Tauler, Johannes - Auf Mittwoch vor dem Palmtag.

Von dem innerlichen Tempel und seiner Kirchweihe. Von dem geistlichen Winter, deren zweyerley beschrieben werden, und was leidenhaftige Gelassenheit bringen möge; was die bösen, neidigen, oder die frommen Juden uns geistlich bedeuten. Warum die Freunde Christi seine Schäflein genennet sind, auch von unterschiedlicher Weise und Uebung der Heiden und Juden. Joh. X. v. 16. und besonders auf die Worte Christi: Oves meae vocem meam audiunt etc. Meine Schafe hören meine Stimme.

Zu einer Zeit war Kirchweihe zu Jerusalem, und es war Winter, und der Herr Jesus wanderte auf Salomons Bethaus, und die Juden gingen um ihn, und sprachen: Wie lange willst du unsere Seele aufhalten? Bist du Christus, so sage uns das offenbar. Und unter vielen Worten (die unser Herr sprach), so sprach er auch: Meine Schafe hören meine Stimme, und ich kenne sie, und sie folgen mir, und ich gebe ihnen das ewige Leben, und Niemand nimmt sie aus meiner Hand. Und das geschah auf Salomons Bethause, denn David spricht: Er hat seine Stadt in dem Frieden gemacht. Salomon ist so viel, als (pacificus) friedsam. Dieß ist der ewige Salomon, dessen Stadt anders nirgend seyn mag, denn in dem Frieden, in inwendigem Frieden.

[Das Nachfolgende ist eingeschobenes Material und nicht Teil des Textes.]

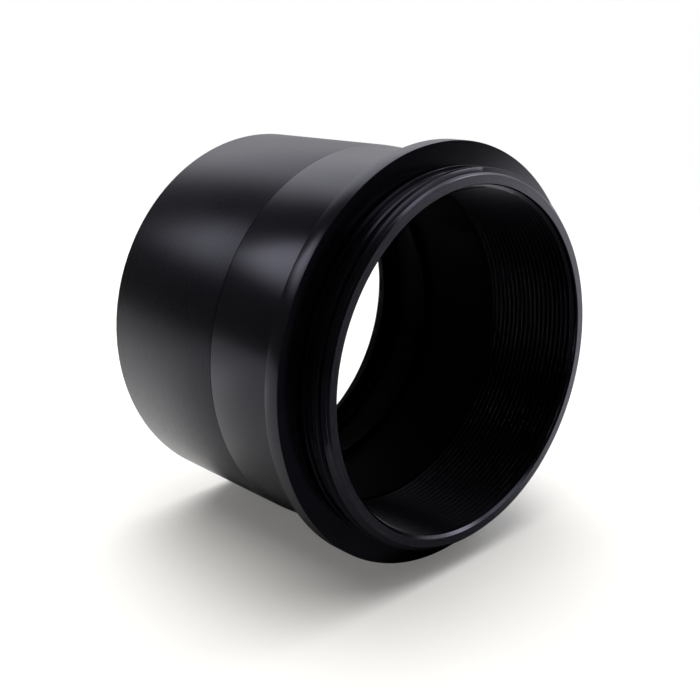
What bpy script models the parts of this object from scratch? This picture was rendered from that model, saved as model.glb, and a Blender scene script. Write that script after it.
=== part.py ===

Jesus ging in den Tempel, und es war Kirchweihe. Dieser Tempel, da Jesus eingehet, das ist die lautere Seele mit ihrer lautern Inwendigkeit, an die Gott mehr Fleiß gelegt hat, denn an alle Creatur, und mehr Wirkens damit gehabt hat. In diesem Tempel war Kirchweihe, das ist: eine Verneuung. Nun wie geschieht diese Verneuung in diesem Tempel, da Gott so gerne inwohnet, ja viel eigentlicher, denn in allen Tempeln, die je gebauet oder geweihet wurden? Das ist und heißt neu, was nahe ist bey seinem Aufgang oder Anfang. Da sich der Mensch mit allen seinen Kräften, und mit seiner Seele einkehret, und in diesen Tempel eingehet, da er Gott in der Ewigkeit und Wahrheit innen findet, wohnen und wirken, und er ihn hier in befindlicher Weise findet, nicht in sinnlicher, noch in vernünftiger Weise (wie man gelesen hat, oder gehört, oder durch die Sinne eingekommen ist), sondern in befindender, schmeckender Weise, wie es aus dem Grunde herausquellend ist, als aus seinem eigenen Brunnen, und nicht eingetragen, denn ein Brunnen ist besser, denn eine Cisterne. Die Cisternen faulen und trocknen, aber der Brunnen läuft, und quillt und wachst, er ist wahr, eigen und süß. Dann ist in diesem Tempel in der Wahrheit Kirchweihe, und so oft diese Einkehr des Tages geschieht, ob es möglich wäre, daß sie zu tausendmal des Tages geschähe, so oft wird da eine Verneuerung, und es werden allewege mit dieser Einkehr neue Lauterkeit, neues Licht und Gnade und neue Tugend geboren. Es ist um diese Einkehr ein wonnigliches Ding, und dazu dienen alle auswendigen Uebungen und Werke, und sie meinen ihre Vollkommenheit darin, und ausser diesem haben sie nicht viele oder große Macht; und wiewohl man sich allezeit in allen guten Weisen und Werken üben soll, doch vor allen Dingen soll man diese Einkehr wahrnehmen, so wird diese Kirchweihe wahr und ganz.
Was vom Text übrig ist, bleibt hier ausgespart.